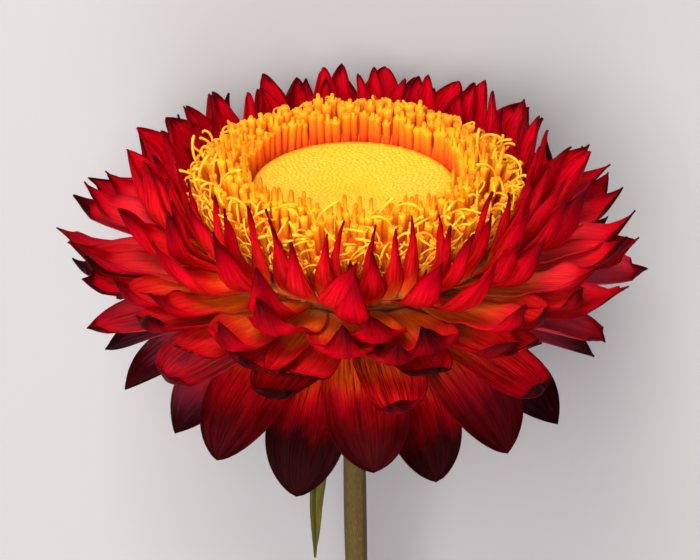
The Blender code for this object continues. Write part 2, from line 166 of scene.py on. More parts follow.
def finish_piece(name, bm, materials, nodes=(), smooth=True):
    """Lays a piece down with the flower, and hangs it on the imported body."""
    bmesh.ops.transform(bm, matrix=LAID, verts=bm.verts)
    mesh = bpy.data.meshes.new(name)
    bm.to_mesh(mesh)
    bm.free()
    if smooth:
        mesh.shade_smooth()
    for material in materials:
        mesh.materials.append(material)
    made = bpy.data.objects.new(name, mesh)
    bpy.context.scene.collection.objects.link(made)
    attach(made, "root")
    if nodes:
        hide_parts(*nodes)
    return made


def thicken(piece, name, thickness):
    """Gives open blades their thickness, half to each side. A second material is for their other side."""
    wall = piece.modifiers.new(name, "SOLIDIFY")
    wall.thickness = thickness
    wall.offset = 0
    wall.material_offset = len(piece.data.materials) - 1


def spun(outline, steps, closed=False):
    """An outline of (radius, height), run down its outer side, spun about the Z axis."""
    bm = bmesh.new()
    corners = [bm.verts.new((radius, 0, height)) for radius, height in outline]
    ends = corners[1:] + corners[:1] if closed else corners[1:]
    edges = [bm.edges.new(pair) for pair in zip(corners, ends)]
    bmesh.ops.spin(
        bm,
        geom=corners + edges,
        cent=(0, 0, 0),
        axis=(0, 0, 1),
        angle=2 * math.pi,
        steps=steps,
        use_merge=True,
    )
    bmesh.ops.remove_doubles(bm, verts=bm.verts, dist=WELD)
    bmesh.ops.recalc_face_normals(bm, faces=bm.faces)
    return bm


def add_turned(bm, profile, steps, closed=False):
    """Adds a profile, in mm, turned about the head's axis."""
    part = spun([(radius * MM, height * MM) for radius, height in profile], steps, closed)
    mesh = bpy.data.meshes.new("turned")
    part.to_mesh(mesh)
    part.free()
    bm.from_mesh(mesh)
    bpy.data.meshes.remove(mesh)


# Materials
class Finish:
    """A new material, with short ways to add nodes. A value is a number, a colour or a node's output."""

    def __init__(self, name):
        self.made = bpy.data.materials.new(name)
        self.made.use_nodes = True
        self.tree = self.made.node_tree
        self.shader = self.tree.nodes["Principled BSDF"]

    def fill(self, socket, value):
        """Links another node's output to a socket, or else sets the socket itself."""
        if isinstance(value, bpy.types.NodeSocket):
            self.tree.links.new(value, socket)
        elif isinstance(value, tuple):
            socket.default_value = (*value, 1)
        else:
            socket.default_value = value

    def add(self, kind, values=(), **settings):
        node = self.tree.nodes.new(kind)
        for setting, value in settings.items():
            setattr(node, setting, value)
        for socket, value in zip(node.inputs, values):
            self.fill(socket, value)
        return node

    def fill_named(self, node, values):
        for name, value in values.items():
            self.fill(node.inputs[name], value)

    def attribute(self, name):
        return self.add("ShaderNodeAttribute", attribute_name=name).outputs["Fac"]

    def place(self):
        return self.add("ShaderNodeTexCoord").outputs["Object"]

    def calc(self, operation, *values, clamp=False):
        return self.add("ShaderNodeMath", values, operation=operation, use_clamp=clamp).outputs[0]

    def times(self, value, factor, clamp=False):
        return self.calc("MULTIPLY", value, factor, clamp=clamp)

    def line(self, value, slope, start, clamp=False):
        """Value times slope, plus start."""
        return self.calc("MULTIPLY_ADD", value, slope, start, clamp=clamp)

    def combine(self, x, y, z=0.0):
        return self.add("ShaderNodeCombineXYZ", (x, y, z)).outputs[0]

    def noise(self, vector, scale, detail, roughness=0.6):
        node = self.add("ShaderNodeTexNoise")
        self.fill_named(node, {"Vector": vector, "Scale": scale, "Detail": detail, "Roughness": roughness})
        return node.outputs["Fac"]

    def ramp(self, share, stops):
        node = self.add("ShaderNodeValToRGB", (share,))
        elements = node.color_ramp.elements
        while len(elements) < len(stops):
            elements.new(0.5)
        for element, (position, colour) in zip(elements, stops):
            element.position = position
            element.color = (*colour, 1)
        return node.outputs["Color"]

    def mix(self, share, first, second, blend="MIX"):
        """Second over first, by a share. A colour mix has its inputs at 0, 6 and 7, and its output at 2."""
        node = self.add("ShaderNodeMix", data_type="RGBA", blend_type=blend)
        for number, value in ((0, share), (6, first), (7, second)):
            self.fill(node.inputs[number], value)
        return node.outputs[2]

    def tint(self, share, colour, by):
        return self.mix(share, colour, by, "MULTIPLY")

    def relief(self, height, strength, depth):
        bump = self.add("ShaderNodeBump")
        self.fill_named(bump, {"Height": height, "Strength": strength, "Distance": depth})
        self.fill_named(self.shader, {"Normal": bump.outputs["Normal"]})

    def glow(self, weight, radius, scale):
        """How much light goes through, and how far: radius is for red, green and blue, scale in metres."""
        self.fill_named(self.shader, {"Subsurface Weight": weight, "Subsurface Scale": scale})
        self.shader.inputs["Subsurface Radius"].default_value = radius

    def dress(self, colour, roughness, gloss=0.5):
        looks = {"Base Color": colour, "Roughness": roughness, "Specular IOR Level": gloss}
        self.fill_named(self.shader, looks)
        return self.made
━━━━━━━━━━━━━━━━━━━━
__Your instructions__:
Take every line above carrying "scene" and return it.

__Reply__:
The Blender code for this object continues. Write part 2, from line 166 of scene.py on. More parts follow.
    bpy.context.scene.collection.objects.link(made)